How Maestro orchestrates and service auto-configuration

The orchestration performed by Maestro is two-fold. The first part is providing a way for each container to learn about the environment they evolve into, to discover about their peers and/or the container instances of other services in their environment. The second part is by controlling the start/stop sequence of services and their containers, taking service dependencies into account.

With inspiration from Docker’s _links_ feature, Maestro utilizes environment variables to pass information down to each container. Each container is guaranteed to get the following environment variables:

  • MAESTRO_ENVIRONMENT_NAME: the name of the Maestro environment (as defined by the top-level name property on the environment).
  • DOCKER_IMAGE: the full name of the image this container is started from.
  • DOCKER_TAG: the tag of the image this container is started from.
  • SERVICE_NAME: the friendly name of the service the container is an instance of. Note that it is possible to have multiple clusters of the same kind of application by giving them distinct friendly names.
  • CONTAINER_NAME: the friendly name of the instance, which is also used as the name of the container itself. This will also be the visible hostname from inside the container.
  • CONTAINER_HOST_ADDRESS: the external IP address of the host of the container. This can be used as the “advertised” address when services use dynamic service discovery techniques.

Then, for each container of each service that the container depends on (see Defining dependencies), a set of environment variables is added:

  • <SERVICE_NAME>_<CONTAINER_NAME>_HOST: the external IP address of the host of the container, which is the address the application inside the container can be reached with accross the network.
  • For each port declared by the dependent container, a <SERVICE_NAME>_<CONTAINER_NAME>_<PORT_NAME>_PORT environment variable, containing the external, addressable port number, is provided.

Each container of a service also gets these two variables for each instance of that service so it knows about its peers. It also gets the following variable for each port defined:

  • <SERVICE_NAME>_<CONTAINER_NAME>_<PORT_NAME>_INTERNAL_PORT, containing the exposed (internal) port number that is, most likely, only reachable from inside the container and usually the port the application running in the container wants to bind to.

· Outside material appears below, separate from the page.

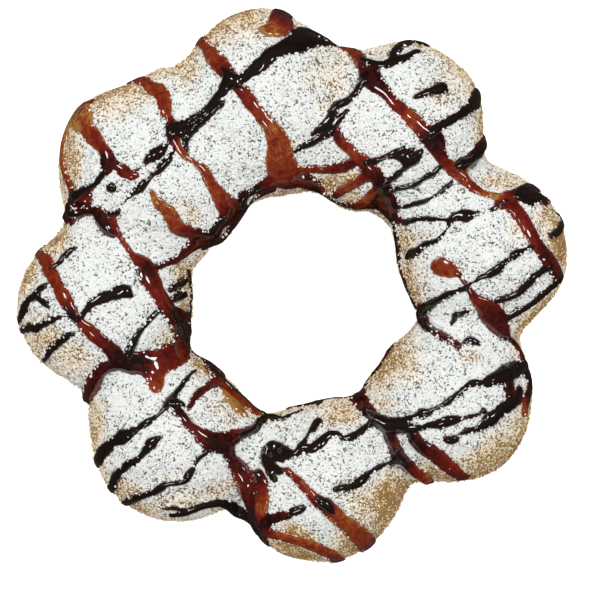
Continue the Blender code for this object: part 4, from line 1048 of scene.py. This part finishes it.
def dough_material():
    nodes = Nodes("dough_crust")
    tan = nodes.value_of("dusting")
    brown = nodes.value_of("browning")
    mottle = nodes.noise(2.6, detail=4.0, roughness=0.62)
    fleck = nodes.noise(0.7, detail=2.0)
    shade = nodes.math("ADD", nodes.math("MULTIPLY", mottle, 0.7),
                       nodes.math("MULTIPLY", brown, 0.45))
    crust = nodes.ramp(shade, ((0.18, CRUST_PALE), (0.48, CRUST_GOLD), (0.85, CRUST_BROWN)))
    dark = nodes.mix(nodes.step(fleck, 0.62, 0.80), crust, CRUST_BROWN)
    white = powder_mask(nodes, nodes.math("SUBTRACT", tan, 0.10))
    colour = nodes.mix(white, dark, srgb(252, 234, 200))
    relief = nodes.bump(nodes.noise(0.55, detail=3.0, roughness=0.6), 0.16, 0.7)
    powdered = nodes.bump(white, 0.12, 0.8, under=relief)
    return nodes.surface(colour, powdered, {"Roughness": 0.55, "Specular IOR Level": 0.35})


SYRUP = {"Roughness": 0.10, "IOR": 1.5, "Specular IOR Level": 0.12, "Coat Weight": 1.0,
         "Coat Roughness": 0.05, "Coat IOR": 1.5}


def syrup(nodes, colour):
    """A wet, glossy material with a faint unevenness."""
    uneven = nodes.bump(nodes.noise(1.6, detail=1.0), 0.06, 0.4)
    return nodes.surface(colour, uneven, SYRUP)


def fruit_material():
    nodes = Nodes("fruit_sauce")
    tone = nodes.value_of("tone")
    depth = nodes.value_of("depth")
    mottle = nodes.noise(1.2, detail=4.0, roughness=0.6, distortion=0.8)
    shade = nodes.math("ADD", tone, nodes.math("MULTIPLY", nodes.math("SUBTRACT", mottle, 0.5), 1.05))
    swirl = nodes.step(nodes.noise(3.2, detail=1.0), 0.38, 0.66)
    streak = nodes.math("MULTIPLY", nodes.math("MULTIPLY", nodes.value_of("streak"), swirl), -0.05)
    shade = nodes.math("ADD", shade, streak)
    thin = nodes.math("MULTIPLY", nodes.math("SUBTRACT", 0.42, depth), 0.55)
    shade = nodes.math("SUBTRACT", shade, nodes.math("MAXIMUM", thin, 0.0))
    colour = nodes.ramp(shade, (
        (0.00, srgb(164, 120, 58)), (0.08, srgb(152, 86, 42)), (0.22, srgb(138, 58, 26)),
        (0.45, srgb(112, 29, 14)), (0.68, srgb(84, 17, 10)), (0.88, srgb(44, 10, 7)),
        (1.00, srgb(22, 7, 5))))
    return syrup(nodes, colour)


def chocolate_material():
    nodes = Nodes("chocolate_sauce")
    depth = nodes.value_of("depth")
    mottle = nodes.noise(1.3, detail=2.0)
    shade = nodes.math("ADD", depth, nodes.math("MULTIPLY", nodes.math("SUBTRACT", mottle, 0.5), 0.25))
    colour = nodes.ramp(shade, (
        (0.02, srgb(60, 28, 12)), (0.13, srgb(34, 17, 9)), (0.34, srgb(25, 13, 8)),
        (1.00, srgb(19, 11, 7))))
    return syrup(nodes, colour)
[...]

With all this information available in the container’s environment, each container can then easily know about its surroundings and the other services it might need to talk to. It then becomes really easy to bridge the gap between the information Maestro provides to the container via its environment and the application you want to run inside the container.

You could, of course, have your application directly read the environment variables pushed in by Maestro. But that would tie your application logic to Maestro, a specific orchestration system; you do not want that. Instead, you can write a startup script that will inspect the environment and generate a configuration file for your application (or pass in command-line flags).

To make this easier, Maestro provides a set of helper functions available in its maestro.guestutils module. The recommended (or easiest) way to build this startup script is to write it in Python, and have the Maestro package installed in your container.